Monday, February 4, 2019

Anyone can do it, but would you want to?

Perry at Ko Adang
There is a common debate on cruising and sailing sites about whether 'anyone' can go cruising. On the one hand are those who say that you should learn as much as you can before you go and that you're just asking for trouble if you simply sail away in a boat. Then there is the camp that says that you don't need a lot of knowledge and experience and that you should just 'go now!'

A beach that's not inundated with tourists (at this moment)

Bumfuzzle is probably the most well-known example of the latter group. We enjoyed their blog as we were still in our boat contemplation days. They sailed around the world without a lot of previous sailing experience and have said that if they could do it, anyone can. While they weren't experienced sailors, and they served up every misstep to an online community that often howled with contempt, Pat Schulte is (from reading between the self-deprecating lines) a pretty smart guy, as well as knowing his way around a diesel engine. 

Can you tell I liked Ko Adang?
After six years of doing this, we haven't found a clear answer to this question. We fell into a middle area: We had some sailing experience (Matt more than I)--mostly Lake Michigan but none in true "blue water". We didn't go through certification courses like some couples did. Matt is smart, handy, and good at figuring things out. So far, so good.

We have met a number of boats that ended up hitting reefs or, in one case, sinking. Some of these situations are just bad luck but many turned out to have been preventable with a bit more knowledge.  Even more likely to scuttle a cruising adventure through monetary or will-power fatigue, is lack of knowledge or preparation in fixing all the many, many things that break on a boat. On most modern cruising boats, you have to be a jack of all trades. Even if you have the money to pay someone to fix your issues, chances are that you will end up someplace where there is no one that can help you.  Some folks just get frustrated with this and decide it's time to get back to land.

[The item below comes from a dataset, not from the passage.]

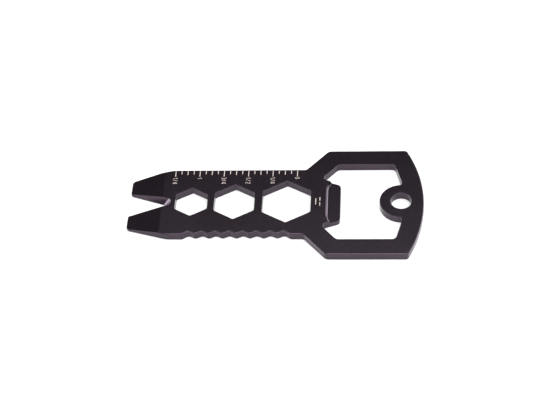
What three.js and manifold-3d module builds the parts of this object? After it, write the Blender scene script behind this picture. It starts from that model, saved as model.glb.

All of this begs the question, even if you can 'just go' cruising and figure it out as you go along, would you really want to? Our passage from Phuket (Thailand) to Malaysia illustrates how unlike 'drinking cocktails and watching the sunset' cruising life can be. For three straight days, we sailed pretty much the whole day and then when we finally reached our destination, there would be something for Matt to fix.

Ko Racha Yai

A 'Sh-tty' Day

The first day of our journey was spent motor-sailing upwind and then having to deviate from Ko Phi Phi to Ko Racha Yai because the winds kept pushing us too far off course. No anchoring is allowed in Ko Racha Yai, so you have to pick up a mooring. They provide a half dozen moorings, but when we arrived there were probably 60 boats clogging the bay. Many were rafted up to the few boats on moorings, others were beached, and others stood off while they unloaded passengers. It felt like looking for a parking space by endlessly circling the block in our old neighborhood in Chicago. We motored around for about an hour before we got a mooring from a boat that was leaving.

Eventually almost all the day boats left and the bay was peaceful again. Unfortunately, Matt still had his work cut out for him. Conrad had clogged his toilet that morning and no amount of plunging or rodding out from the outside was working. Matt took apart the output hoses, trying to keep the most-foul-feces-ever off himself and all over the bilge (and mostly succeeding). Conrad kept apologizing as he inhaled whiffs of poop and listened to Matt swearing. As it turned out, the problem was the calcified build-up that forms in the hoses as uric acid and saltwater combine. A horribly stinky stone-like substance narrows the output line and sometimes pieces crack off and block the hose. 

Laurent at Just Catamarans warned us about this six years ago, but we are still not willing to switch to flushing with fresh water (it's just flipping a valve). As we get down to the bottom of our water tank, with the parts needed to fix our water maker sitting in Langkawi, it would be hard to justify flushing that fresh water down the toilet (literally and figuratively).
Even after all that (including my bleach wash down of everything), Matt (who couldn't even have a beer because he was finishing up his antibiotics from the kidney stone removal) was still up for exploring on shore. We found a not-too-expensive restaurant serving decent Thai food and walked along the beach without the hordes of people that were everywhere just hours before.

Ko Rok Nai
The next few days were not quite as 'full', but still included sailing all day followed by fixing things. Conrad's toilet was unclogged but had developed a leak in two places, which Matt was able to fix by disassembling the macerator unit and adding o-rings to a loose fitting joker valve (don't ask). Oh, and the freezer output had to be unclogged twice. These days were followed by not-very-restful nights as we either rocked crazily (visions of Honiara), had mooring balls bouncing into the boat for half the night, or experienced winds so strong that anything loose blew around the cockpit as our boat did circles around the mooring.

Clown fish at Ko Rok Nok

I suppose we need some of these days every now and then (but not too many, please) to help us appreciate those beautiful sunsets. On the plus side, we caught a tuna, which will be sushi for dinner tonight and right now we are next to a beautiful set of beaches. We plan to be in Langkawi within the next few days.